In her address at the event, Minister of State for the Environment Nadia Makram Ebeid hailed Mrs Mubarak's extensive contributions to society's betterment and said that her presence at the ceremony underscores the importance of wider regional cooperation in one of the most important fields of our contemporary life -- development and the environment.

Prime Minister Ebeid delineated the important achievements that have been made in Egypt on the environmental front during President Hosni Mubarak's tenure. Speaking of the government's efforts to expand agricultural land, Ebeid noted that Egypt has successfully increased the land acreage by one fifth of the total area, which had remained unchanged for nearly 7,000 years.

Egypt was also one of the leading nations to impose protection measures on rare natural land and sea resources, he said, with 14 areas now under serious protection programmes.
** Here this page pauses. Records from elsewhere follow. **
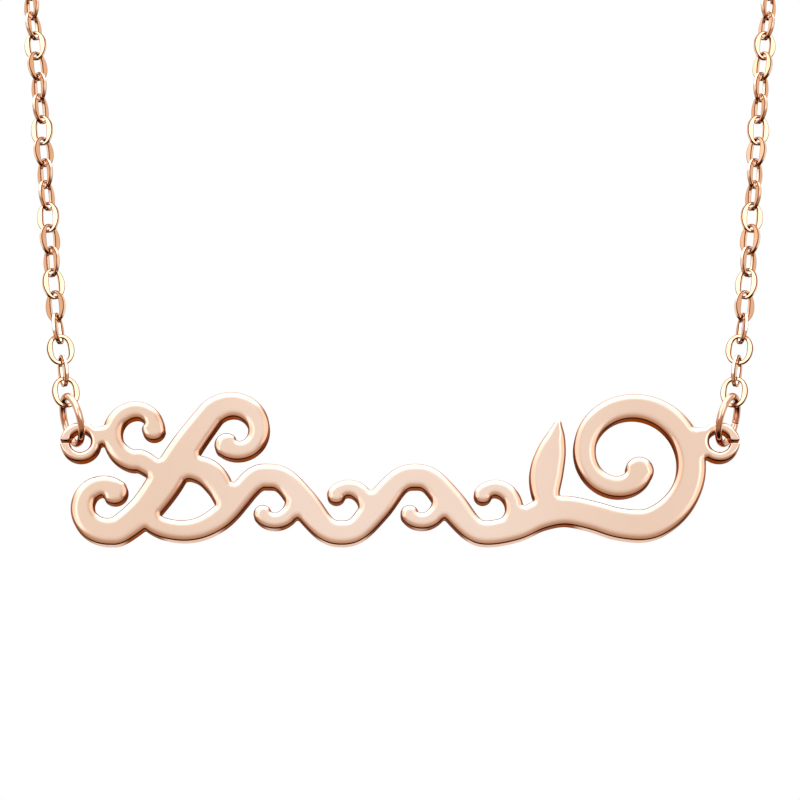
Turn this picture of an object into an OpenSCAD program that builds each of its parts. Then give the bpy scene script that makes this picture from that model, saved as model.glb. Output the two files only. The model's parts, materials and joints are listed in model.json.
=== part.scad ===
/* [Nameplate] */
// Width of the plate over its two eyes
plate_w = 45.2; // [36:0.2:56]
// Height of the plate, from the lowest stroke to the top of the end curl
plate_h = 10.1; // [8.5:0.1:13]
// Thickness of the sheet that the plate is sawn from
plate_t = 1.2; // [0.8:0.05:1.4]
// Widest stroke of the scrollwork
stroke_w = 2.15; // [1.8:0.05:2.4]
// Radius left by the saw in the crotches of the scrollwork
crotch_r = 0.14; // [0.08:0.02:0.2]

/* [Eyes and jump rings] */
// Hole in each eye of the plate
eye_hole_d = 1.4; // [1.3:0.05:1.6]
// Metal left round the hole of an eye
eye_rim = 0.64; // [0.5:0.02:0.8]
// Slit in the outer side of each eye
eye_slit = 0.22; // [0.14:0.02:0.3]
// Outer diameter of the jump rings
ring_od = 3.7; // [3.5:0.1:4.2]
// Wire of the jump rings
ring_wire = 0.46; // [0.4:0.02:0.5]
// Turn of a jump ring away from front to back
ring_turn = 21; // [15:1:26]
// Lean of a jump ring towards the chain above it
ring_lean = 19; // [12:1:22]
// Clearance between a jump ring and the link that it hangs on
ring_gap = 0.17; // [0.14:0.01:0.22]

/* [Chain links] */
// Length of a link
link_l = 2.24; // [2.14:0.01:2.32]
// Width of a link
link_w = 1.6; // [1.5:0.02:1.7]
// Width of the hole in a link
link_hole_w = 0.72; // [0.68:0.02:0.78]
// Metal at each end of a link
link_end = 0.235; // [0.22:0.005:0.26]
// Thickness of a link
link_t = 0.26; // [0.22:0.01:0.28]
// Length of the rounder links near the jump rings
round_l = 2.18; // [2.1:0.02:2.3]
// Width of the rounder links
round_w = 1.86; // [1.8:0.02:2]
// Width of the hole in a rounder link
round_hole_w = 1.06; // [1:0.02:1.1]
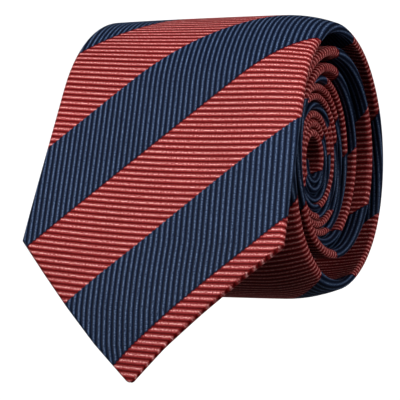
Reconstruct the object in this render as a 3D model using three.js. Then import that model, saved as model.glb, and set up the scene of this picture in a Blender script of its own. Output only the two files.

A national programme designed to control sources of pollution threatening the safety of river water is also in effect.

According to Ebeid, the country is also preparing, after two years of study, to execute the largest project in the Middle East for dealing with waste and solid disposal, funded by private companies under government supervision.

Egypt's wealth of antiquities have also received their share of attention, with an ongoing and ambitious national programme for the protection of these riches from environmental hazards that utilises state-of-the-art technologies in collaboration with a number of international institutions.

Ebeid also spoke of the new national awareness with regard to environmental issues on the part of society, the media and the government. He said legislative bodies have been instrumental in halting practices detrimental to the environment, referring to the issuance of the country's comprehensive environmental legislation in 1995, which is now being used as a model in countries planning similar legislative reform.